I'd suggest $35/hr is the absolute lowest you can possibly charge and then only in areas where the cost of living is low.
To make an actual living you'll need to charge at least $50 to $100 per hour.

Peter Gargiulo's picture

Whether it's photography, art direction or design, I go with $100/hour. That's also with over 20 years of experience.

Stoopy McPheenis's picture

The last number is the correct one.

Benoit Pigeon's picture

$25/hour isn't going to take anyone anywhere, unless they have a book full each day of every week of the year.

Tom Reichner's picture

I live pretty well when I can make $22,000 a year (in US dollars). Some years I only make $16K or $18K, and in those years I don't get to travel around the country as much as I'd like.

$25/hour, if one works 40 hours a week, is going to get you $50,000 a year in income. I could live like a freakin' king on that kind of dough!

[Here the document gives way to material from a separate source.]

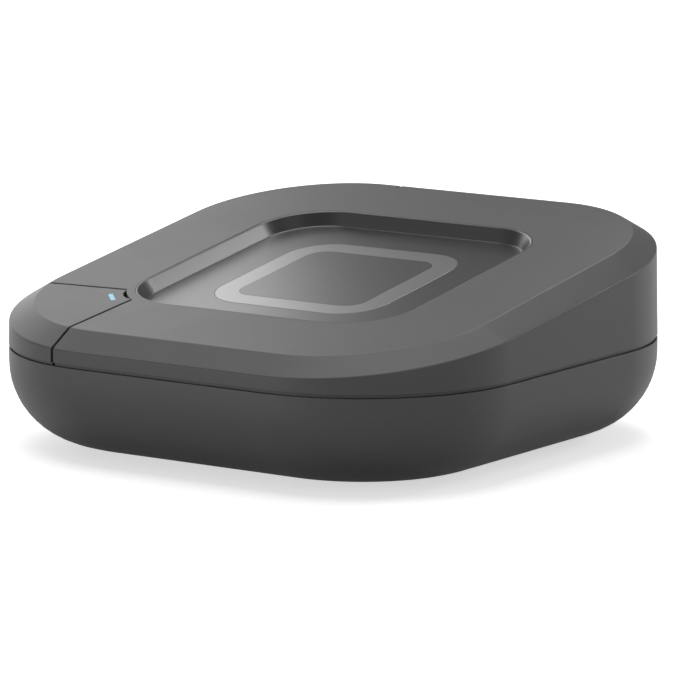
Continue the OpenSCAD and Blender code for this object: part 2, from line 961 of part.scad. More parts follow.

I can't understand why people think they need so much money. If you make good decisions and prioritize the really important things, one can live a fun adventurous life on so much less.

Benoit Pigeon's picture

The point was, in photography you don't get to book all day, sometimes you don't for days or a couple weeks. I don't look at my income monthly or even yearly, but over two year. If a client pays late I can get a big check in January and that would not reflect my actual taxable income of the previous year.

Lee Christiansen's picture

$22,000 is not a huge sum, but if you can have a great life on it then that's fine.

But if you're wondering why people need so much money - think mortgage, pension... I need to put more than half of your yearly income aside into a pension, because one day I'll want to stop and as a freelancer, no one is out there looking after me. (And it's darn hard to keep working in this industry until I'm nearly 70).

As freelancers, many of us forget that we need to plan for a time when we're not freelancers. Today is all well and good, but tomorrow comes along very fast.